I spent a lot of time last weekend thinking about fear. It started with the 9/11 memorials. Being the morbid creature that I am, I watched the replay of the real-time events of that traumatic day–not once, but twice. I was amazed at how composed the newscasters remained as the world seemed to be collapsing all around us.

Fear was very much on my mind on Saturday night when my sister and I happened to visit a Russian attack submarine, the Scorpion, which is docked next to the Queen Mary in the port of Long Beach. It was amazing to see this relic of the Cold War transformed into a tourist attraction. It has been preserved exactly as it was for the Russian sailors (except, I assume, for the on-board nukes). You can see the torpedo tubes and attack periscope, the cramped quarters, piping, and weaponry, everything that made it yesteryear’s “terror of the deep.”  The sub spawned a lively discussion about which era was scarier–the Cold War, or today’s climate of fear surrounding terrorism. I argued that the Cold War was scarier, mainly because we were facing the possibility of the extinction of the human species with the pushing of a few buttons from vehicles like the Scorpion.
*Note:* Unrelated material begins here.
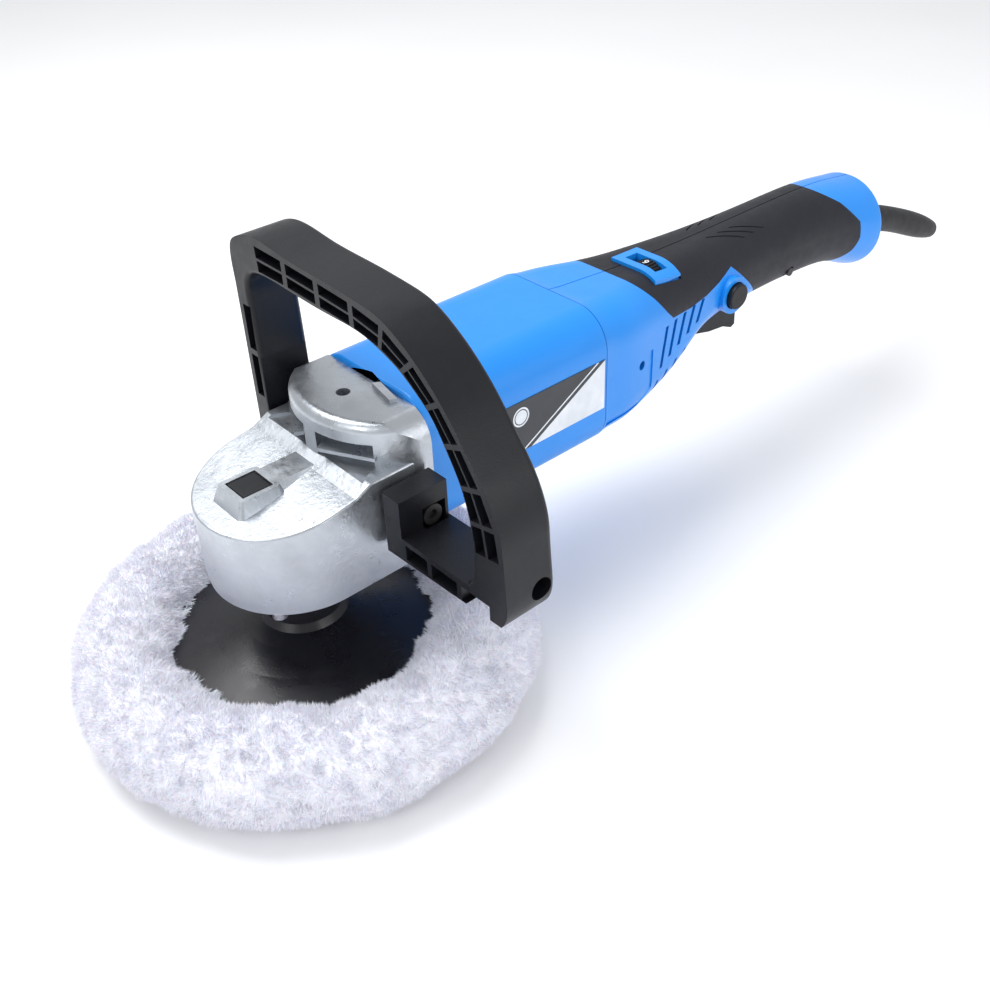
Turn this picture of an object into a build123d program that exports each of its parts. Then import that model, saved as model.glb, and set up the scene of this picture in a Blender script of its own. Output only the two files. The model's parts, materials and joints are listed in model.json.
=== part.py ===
from build123d import *
import os
import math

os.makedirs("parts", exist_ok=True)

# Rotary polisher, millimetres. Origin on the spindle axis at the bonnet's working face.
# +Z up along the spindle, +X towards the rear handle, +Y the operator's right.
MOTOR_Z = 113.5          # height of the motor axis
PAD_R = 88.0             # backing pad radius (180 mm class)
BONNET_R = 89.0          # bonnet roll centre radius
BONNET_TUBE = 25.5       # bonnet roll half thickness
COLLAR_R = 25.6          # bearing cover neck radius
HEAD_R = 42.0            # gearbox head half width
MOTOR_HW = 42.5          # motor housing half width
MOTOR_TOP = 152.0
MOTOR_BOT = 75.0
MOTOR_X0, MOTOR_X1 = 53.0, 166.0
GRIP_END = 428.0
HANDLE_X0, HANDLE_D = 22.0, 27.0   # loop handle front plane and depth
CROWN_N, PINION_N = 48, 8


def save(name, shape):
    if isinstance(shape, (list, ShapeList)):
        shape = Compound(list(shape))
    shape.label = name
    export_step(shape, f"parts/{name}.step")
    print(name, len(shape.solids()), round(shape.volume))


def cyl(r, z0, z1, x=0.0, y=0.0):
    return Pos(x, y, (z0 + z1) / 2) * Cylinder(r, z1 - z0)


def cylx(r, x0, x1, y=0.0, z=MOTOR_Z):
    return Pos((x0 + x1) / 2, y, z) * Rot(0, 90, 0) * Cylinder(r, x1 - x0)


def cyly(r, y0, y1, x, z):
    return Pos(x, (y0 + y1) / 2, z) * Rot(90, 0, 0) * Cylinder(r, y1 - y0)


def box(x0, x1, y0, y1, z0, z1):
    return Pos((x0 + x1) / 2, (y0 + y1) / 2, (z0 + z1) / 2) * Box(x1 - x0, y1 - y0, z1 - z0)


def revolve_rz(pts):
    return revolve(Plane.XZ * make_face(Polyline([(r, z) for r, z in pts], close=True)), Axis.Z)


def yz_face(pts, x):
    return make_face(Polyline([(x, y, z) for y, z in pts], close=True))


def prism_xz(pts, y0, y1):
    f = make_face(Polyline([(x, y0, z) for x, z in pts], close=True))
    return extrude(f, amount=y1 - y0, dir=(0, 1, 0))


def prism_xy(pts, z0, z1):
    f = make_face(Polyline([(x, y, z0) for x, y in pts], close=True))
    return extrude(f, amount=z1 - z0, dir=(0, 0, 1))


def try_fillet(shape, edges, r):
    for k in (1.0, 0.7, 0.4):
        try:
            s = fillet(edges, r * k)
            if s.is_valid and s.volume > 0:
                return s
        except Exception:
            pass
    print("fillet skipped", r)
    return shape


def section(x, hw, zt, zb, r):
    r = min(r, hw - 0.05, (zt - zb) / 2 - 0.05)
    pl = Plane(origin=(x, 0, (zt + zb) / 2), x_dir=(0, 1, 0), z_dir=(1, 0, 0))
    return pl * RectangleRounded(2 * hw, zt - zb, r)


# ---------------------------------------------------------------- bevel gears
# Both gears scale about the apex where the axes cross, so the same tooth form
# holds at each slant distance. The pinion tooth is the shape left by the
# crown's straight-sided teeth as the pair rolls.
D1 = math.atan(PINION_N / CROWN_N)
C1, S1 = math.cos(D1), math.sin(D1)
L0 = 28.0 / C1
PITCH = 2 * math.pi * 28.0 / CROWN_N
ADD_C, DED_C = 0.75, 1.25
T0 = 0.18 * PITCH


def space_half_angle(h):
    t = T0 - h * math.tan(math.radians(20))
    return (PITCH / 2 - t) / 28.0


def pinion_ok(rho, xk, phi):
    for i in range(-70, 71):
        psi = math.radians(i)
        y = rho * math.sin(phi + psi)
        zz = rho * math.cos(phi + psi)
        r = math.hypot(xk, y)
        th = math.atan2(y, xk) - psi * PINION_N / CROWN_N
        L = r * C1 + zz * S1
        h = (r * S1 - zz * C1) * L0 / L
        if h < -DED_C + 0.12:
            return False
        if h < ADD_C + 0.08:
            p = 2 * math.pi / CROWN_N
            d = (th + p / 2) % p - p / 2
            if abs(d) > space_half_angle(h) - 0.006:
                return False
    return True


def pinion_profile():
    rows = []
    rp = L0 * S1
    for h in (0.95, 0.55, 0.0, -0.5, -0.85):
        rho, xk = rp - h * C1, L0 * C1 + h * S1
        phi = 0.0
        while phi < math.pi / PINION_N * 0.62 and pinion_ok(rho, xk, phi + 0.004):
            phi += 0.004
        rows.append((rho, xk, max(phi, 0.02)))
    return rows


PROFILE = pinion_profile()


def pinion_ring(k):
    pts = []
    for n in range(PINION_N):
        a = 2 * math.pi * n / PINION_N
        for rho, xk, phi in PROFILE:
            pts.append((rho * k, xk * k, a - phi))
        for rho, xk, phi in reversed(PROFILE):
            pts.append((rho * k, xk * k, a + phi))
    return [(28.0 * k, r * math.sin(t), MOTOR_Z - r * math.cos(t)) for r, x, t in pts]


def loft_poly(a, b):
    return loft([make_face(Polyline(a, close=True)), make_face(Polyline(b, close=True))], ruled=True)


pinion = loft_poly(pinion_ring(25.0 / 28.0), pinion_ring(31.5 / 28.0))


def crown_pt(u_half, h, k, a):
    r = (L0 * C1 + h * S1) * k
    z = MOTOR_Z - (L0 * S1 - h * C1) * k
    t = a + u_half / 28.0
    return (r * math.cos(t), r * math.sin(t), z)


def crown_tooth(n):
    a = 2 * math.pi * (n + 0.5) / CROWN_N
    out = []
    for k in (25.0 / 28.0, 31.0 / 28.0):
        q = []
        for h, s in ((-DED_C - 0.6, -1), (ADD_C, -1), (ADD_C, 1), (-DED_C - 0.6, 1)):
            t = T0 - h * math.tan(math.radians(20))
            q.append(crown_pt(s * t, h, k, a))
        out.append(make_face(Polyline(q, close=True)))
    return loft(out, ruled=True)


def crown_ring(k, h):
    return [crown_pt(0, h, k, 2 * math.pi * (i + 0.5) / CROWN_N) for i in range(CROWN_N)]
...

Fear can be found everywhere. Recently I heard about a crime wave in Mobile, Alabama, where I have lots of kin. Robbers follow people home from an ATM, rob them and shoot them in the head. I think those particular criminals have been caught, but nevertheless, some people in my family have gotten very proactive in handling their fear. One of my aunts, a very feminine, genteel southern lady, now has a license to carry. She totes her gun in a designer purse (it has a cunning little pocket designed just for that purpose). Auntie takes lessons at the local shooting range, and woe to the punk who breaks into her house and threatens her or her nine cats.

As writers, it doesn’t matter what type of fear we are trying to convey–we have to “bring it home” to the reader by making it seem real and visceral. In my current WIP I’m struggling to convey a fear that human society as a whole is going to be changed unless our hero–or the villain, depending on how you see him–succeeds in his mission.

In your current WIP, what type of fear are you writing about? World disaster? Danger to a loved one? Female in jeopardy? What types of techniques do you use to make it real for the reader?